Ответ Рутенберга Ракитина, однако, не удовлетворил, и он решил изложить свою позицию повторно, на сей раз без посредников (его большое письмо Рутенбергу от 4 апреля 1908 г. приводится в Приложении И. 3). Нам неизвестно, ответил ли на него Рутенберг, и если ответил, то что именно. Скорее всего, ответа с его стороны не последовало, поскольку вряд ли можно было прибавить что-либо новое к уже сказанному, но, хотел он того или нет, аргументы Ракитина в какой-то мере на него все же подействовали. Прямой их отзвук слышится и в том, что он пишет в ЦК по поводу безопасности «находящихся в России лиц», и в особенности в ДГ, где прямо упоминаются, с одной стороны, «условия и обязанности конспирации», а с другой – «условия дисциплины партии»:
Заявить публично обо всем я не мог. Во 1-х, по условиям и обязанностям конспирации – к делу ведь причастно много лиц. Во 2-х, по условиям дисциплины партии и, следовательно, ее интересов: я должен был ведь сказать, что ЦК говорит неправду, т. е. дискредитировать партию на радость и пользу оправившейся уже реакции и во вред покачнувшейся уже революции (ДГ: 95).
Ответ на решение комиссии ЦК о несвоевременности печатания рукописи и сделанные по ней замечания, полученные 7 апреля, Рутенберг написал в три дня. 10 апреля 1908 г. он был готов и отправлен (за исключением одного фрагмента, о котором см. прим. 25, приведено в ДГ: 107-08). В нем он констатировал, что его и ЦК позиции в деле Гапона «диаметрально противоположны», но чтобы достигнуть возможного компромисса, он согласен говорить «только об одном данном мне ЦК<омите>том поручении: Р<ачковского> и Г<апона>». Однако, пишет далее Рутенберг,
подчеркивать, как этого хочет комиссия, в моем изложении дела, что никакого другого поручения ЦК мне не давал и даже запрещал, не буду. Ибо это не соответствует тому, что на самом деле происходило между мной и представителем ЦК<омите>та.
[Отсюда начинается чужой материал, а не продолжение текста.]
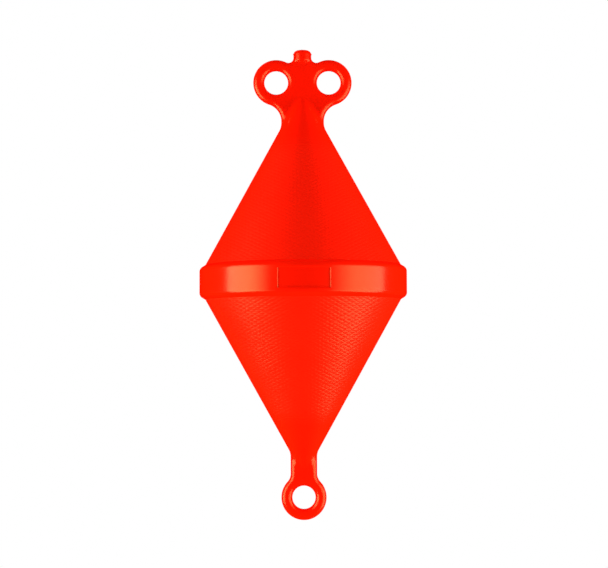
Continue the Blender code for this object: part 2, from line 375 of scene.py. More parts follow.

Рутенберг давал в этом письме понять, что компромисс, на который он мог бы пойти, чтобы не дискредитировать «в глазах широких масс партию и, следовательно, революцию», имеет на самом деле весьма относительный и ограниченный характер. Он готов, готовя рукопись к печати, вывести за линию огня ЦК как коллективную силу (как «учреждение»), но вовсе не готов жертвовать собой, покрывая его представителей (намекая, естественно на Азефа), введших в заблуждение обе стороны:
Если Центр<альный> К<омите>т не удовлетворится таким решением вопроса и разрешит мне, я изложу дело во всех деталях, так, как оно было. Т. е. изложу рядом то, что было мне поручено представителем Ц<ентрального> К<омите>та, и то, что, как мне стало известно позже, ЦК как учреждение на самом деле поручал.
По существу, единственной приемлемой формой компромисса для Рутенберга была отсрочка публикации записок, для чего в том же письме он просил прислать ему «письменныйдокумент такого приблизительно содержания»:
П.М. Рутенбергу. ЦКПС.-Р. своей дискреционной властью запрещает Вам как члену партии опубликовывать дело Гапона впредь до тех пор, когда по политическим условиям и по общему с Вами согласию такое опубликование будет найдено своевременным 25.
Из поиска компромисса, однако, в очередной раз ничего не получилось, да и получиться не могло: тому препятствовал «дух Азефа», который, как пишет Рутенберг, витал над комиссией (Д Г:108).
Трудно сказать, дошло бы ДГдо печати, не случись разоблачения полицейского агента в обличье главного заправилы и организатора российского революционного террора. Нет необходимости объяснять, что, когда обнаружилось, что Боевой организацией руководил тайный агент охранки, имевший, среди прочего, прямое отношение к убийству Гапона, актуальность рутенберговских показаний неизмеримо возросла. Разоблачение Азефа и ДГ оказались в тесном обюдном контакте, расставляя один в другом недостающие точки над «i».